Le mémorial du génocide des Arméniens à Erevan.
Le mémorial du génocide des Arméniens à Erevan.© FJDO

Un courageux député allemand

A cela s’ajoute que l’histoire de ces Justes n’est pas toujours sans tache.  » Beaucoup d’Arméniens ont été sauvés par des Turcs par opportunisme : pour récupérer leurs terres, leurs femmes, pour avoir une descendance, pour les faire travailler pour un salaire de misère, ou parce qu’ils étaient de bons artisans « , détaille la journaliste. Seule une poignée a agi par humanité.

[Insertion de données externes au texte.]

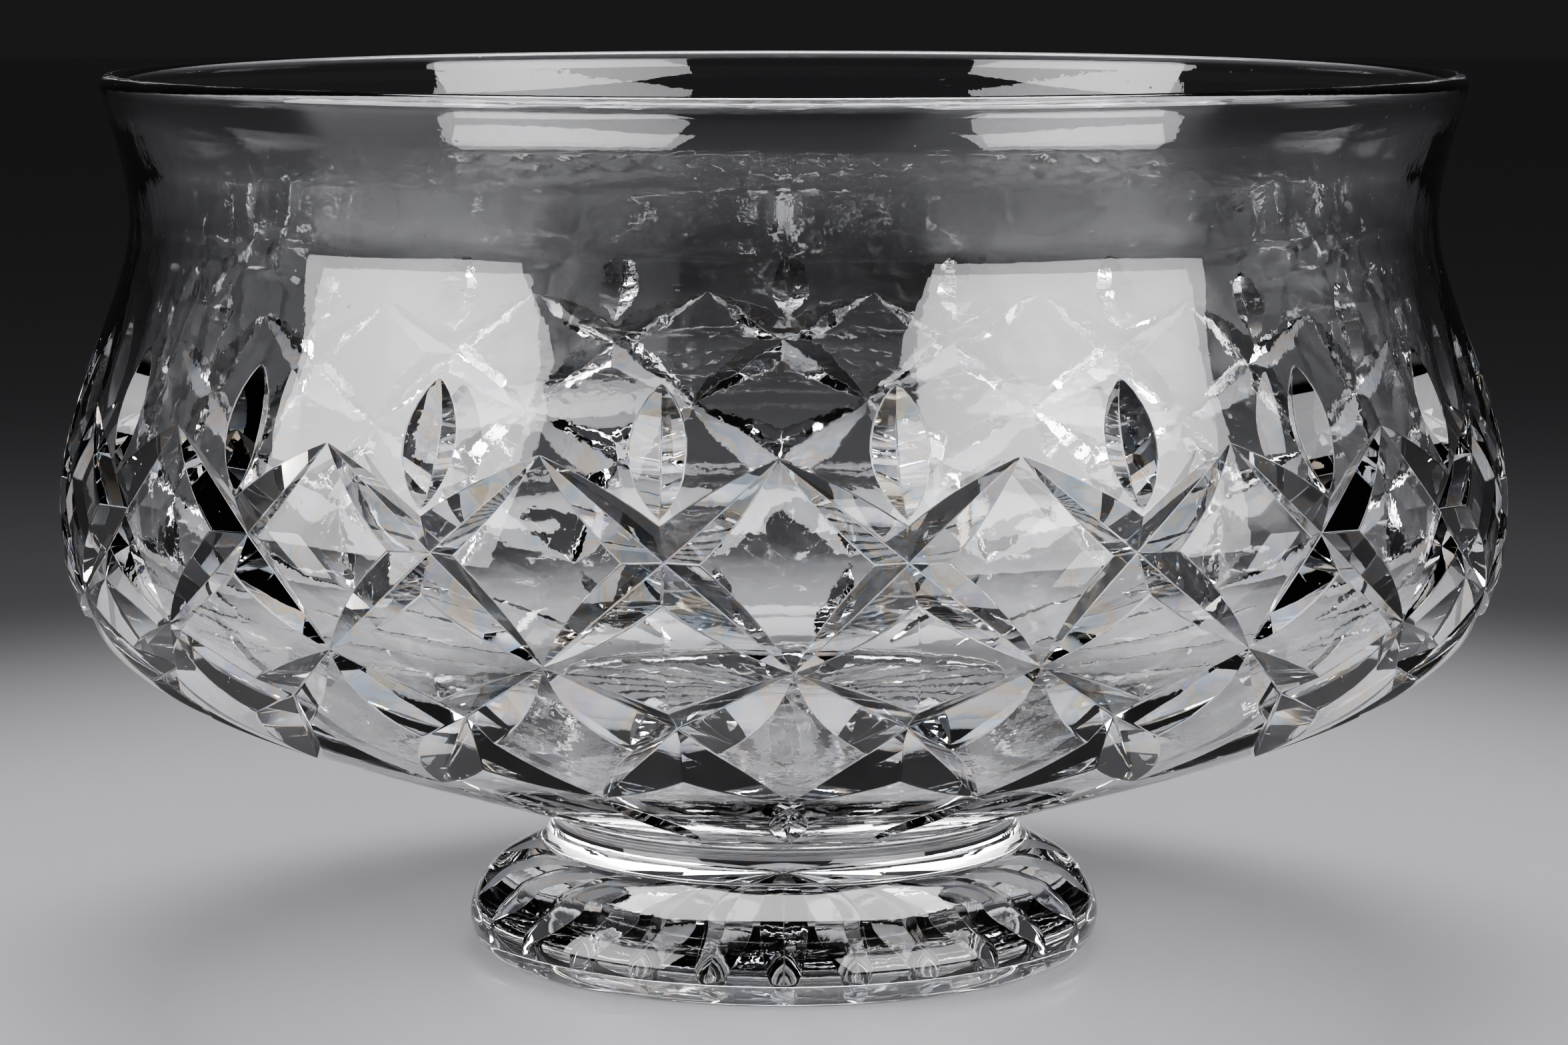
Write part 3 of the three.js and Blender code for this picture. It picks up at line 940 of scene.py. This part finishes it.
surround = bpy.data.worlds.new("studio_surround")
scene.world = surround
surround.use_nodes = True
sky = surround.node_tree
sky_place = node(sky, "ShaderNodeTexCoord").outputs["Generated"]
sky_split = node(sky, "ShaderNodeSeparateXYZ")
sky_ramp = node(sky, "ShaderNodeValToRGB")
sky.links.new(sky_place, sky_split.inputs["Vector"])
sky.links.new(sky_split.outputs["Z"], sky_ramp.inputs["Fac"])
sky.links.new(sky_ramp.outputs["Color"], sky.nodes["Background"].inputs["Color"])
level_stop, high_stop = sky_ramp.color_ramp.elements
level_stop.position, level_stop.color = 0.0, (0.02, 0.02, 0.021, 1)
high_stop.position, high_stop.color = 0.7, (0.07, 0.07, 0.075, 1)

cool_white = (0.98, 0.97, 1.0)
bowl_middle = 0.12
box_brightness = 10


def soft_box(name, around, rise, distance, size, spread):
    """A rectangular soft light at an angle round from the front and a rise above the floor, both
    in degrees, facing the middle of the bowl. Its power is an even brightness times its area."""
    lamp = bpy.data.lights.new(name, "AREA")
    lamp.shape = "RECTANGLE"
    lamp.size, lamp.size_y = size
    lamp.energy = box_brightness * size[0] * size[1]
    lamp.spread = np.radians(spread)
    lamp.color = cool_white
    box = bpy.data.objects.new(name, lamp)
    scene.collection.objects.link(box)
    turn, lift = np.radians(around), np.radians(rise)
    way = Vector((np.sin(turn) * np.cos(lift), -np.cos(turn) * np.cos(lift), np.sin(lift)))
    box.location = way * distance + Vector((0, 0, bowl_middle))
    box.rotation_euler = way.to_track_quat("Z", "Y").to_euler()


soft_box("left_box", -63, 17, 1.4, (1.10, 0.80), 110)
soft_box("right_box", 47.5, 18, 1.4, (1.28, 0.86), 110)
soft_box("overhead_box", 180, 62, 1.2, (0.9, 0.5), 90)
scene.view_settings.look = "AgX - Medium High Contrast"

camera_distance = 0.899
camera_height = 0.213
camera_pitch = np.radians(7.92)
lens = bpy.data.cameras.new("studio_camera")
lens.sensor_width = 36.0
lens.lens = 99.2
camera = bpy.data.objects.new("studio_camera", lens)
scene.collection.objects.link(camera)
camera.location = (0.0, -camera_distance, camera_height)
camera.rotation_euler = Euler((np.pi / 2 - camera_pitch, 0.0, 0.0))
scene.camera = camera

C’est peut-être en Allemagne que l’histoire de ces Justes est aujourd’hui débattue avec le moins de réticences. Les auteurs ont rencontré le député vert allemand d’origine turque, Cem Ozdemir. C’est lui qui a lancé le terme de Schindlers turcs, lors de la reconnaissance du génocide des Arméniens par le Bundestag en juin 2016.  » Fort de sa double culture, il invite les Turcs et, surtout, les jeunes générations à développer un regard critique sur le dogme négationniste et sur l’histoire de leur pays « , précisent les réalisateurs. Une attitude encore peu répandue en Belgique… Il n’empêche que Cem Ozdemir a dû faire face à l’hostilité d’une partie de sa communauté d’origine.

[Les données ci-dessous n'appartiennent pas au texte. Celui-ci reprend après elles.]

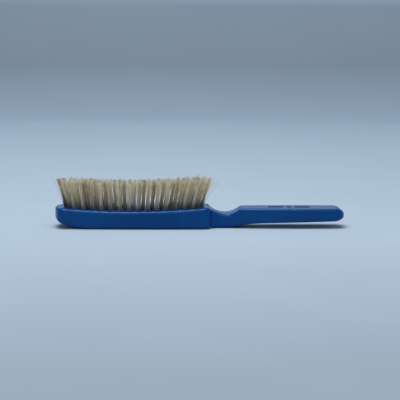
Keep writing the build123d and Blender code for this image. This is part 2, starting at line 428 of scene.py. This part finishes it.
FLOOR_FRONT, FLOOR_BACK = -1.6, 0.9
FLOOR_HALF = 2.2
BEND_R, BEND_STEPS, BEND_START = 0.5, 14, 0.1    # the bend starts at this angle, in radians
BACKDROP_TOP = 2.2


def sweep():
    """A floor that curves up into a backdrop far behind the brush."""
    profile = [(FLOOR_FRONT, 0.0), (FLOOR_BACK, 0.0)]
    for a in np.linspace(BEND_START, math.pi / 2, BEND_STEPS):
        profile.append((FLOOR_BACK + BEND_R * math.sin(a), BEND_R * (1 - math.cos(a))))
    profile.append((FLOOR_BACK + BEND_R, BACKDROP_TOP))
    verts = [(x, y, z) for y, z in profile for x in (-FLOOR_HALF, FLOOR_HALF)]
    faces = [(2 * i, 2 * i + 1, 2 * i + 3, 2 * i + 2) for i in range(len(profile) - 1)]
    mesh = bpy.data.meshes.new("studio_sweep")
    mesh.from_pydata(verts, [], faces)
    mesh.polygons.foreach_set("use_smooth", np.ones(len(faces), bool))
    mesh.materials.append(stage_material())
    floor = bpy.data.objects.new("studio_sweep", mesh)
    bpy.context.collection.objects.link(floor)


sweep()


def area_light(name, spot, aim, size, power, colour):
    light = bpy.data.lights.new(name, "AREA")
    light.shape, light.size, light.size_y = "RECTANGLE", size[0], size[1]
    light.energy, light.color = power, colour
    lamp = bpy.data.objects.new(name, light)
    lamp.location = spot
    lamp.rotation_euler = (Vector(aim) - Vector(spot)).to_track_quat("-Z", "Y").to_euler()
    bpy.context.collection.objects.link(lamp)


COOL_WHITE, SKY_WHITE = (0.97, 0.99, 1.0), (0.95, 0.98, 1.0)
area_light("overhead_softbox", (-0.1, -0.10, 1.1), (0, 0, 0), (0.6, 0.75), 11.2, COOL_WHITE)
area_light("front_fill", (0.2, -1.5, 0.7), (0, 0, 0.02), (1.0, 0.7), 2.2, SKY_WHITE)

ROOM_TINT, ROOM_LIGHT = (0.62, 0.70, 0.80, 1), 0.45
world = bpy.data.worlds.new("studio")
bpy.context.scene.world = world
world.use_nodes = True
backdrop = next(n for n in world.node_tree.nodes if n.type == "BACKGROUND")
backdrop.inputs[0].default_value = ROOM_TINT
backdrop.inputs[1].default_value = ROOM_LIGHT

AIM = Vector((0.0, 0.0, 0.0205))
DISTANCE, ELEVATION = 1.0, math.radians(8.5)
SLOPE = math.radians(0.1)
ASIDE = 0.034             # metres that the camera stands towards the bristles from the middle
LENS = 118.2
camera = bpy.data.objects.new("camera", bpy.data.cameras.new("camera"))
camera.data.lens = LENS
back, high = math.cos(ELEVATION) * DISTANCE, math.sin(ELEVATION) * DISTANCE
camera.location = AIM + Vector((-ASIDE, -back, high))
look = (AIM - camera.location).to_track_quat("-Z", "Y")
# rolled so that the brush lies level across the picture, but for the slope of a hand-held shot
along_brush = look.inverted() @ Vector((1, 0, 0))
roll = Quaternion((0, 0, 1), math.atan2(along_brush.y, along_brush.x) + SLOPE)
camera.rotation_euler = (look @ roll).to_euler()
camera.data.clip_start = 0.01
bpy.context.collection.objects.link(camera)
bpy.context.scene.camera = camera
bpy.context.scene.view_settings.view_transform = "Standard"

 » Que les Turcs se croient encore obligés de garder l’omerta sur leurs Schindlers est un paradoxe saisissant, alors qu’ils devraient en être fiers « , conclut Laurence D’Hondt. Mais les mentalités évoluent :  » A peu près 70 % des Turcs que j’ai rencontrés veulent que le génocide arménien soit reconnu par Ankara et que tout ce débat prenne fin, raconte l’historien arménien Vahram Ter-Matevosyan. Au xxie siècle, à l’ère d’Internet, on ne peut plus cacher la vérité au milieu d’un monde globalisé.  » La figure du Juste pourrait contribuer à la faire émerger, et, dans la foulée, à réconcilier les deux peuples.

(1) Les Justes turcs, les oubliés de l’Histoire, le 25 avril sur La Trois (RTBF), à 21 heures.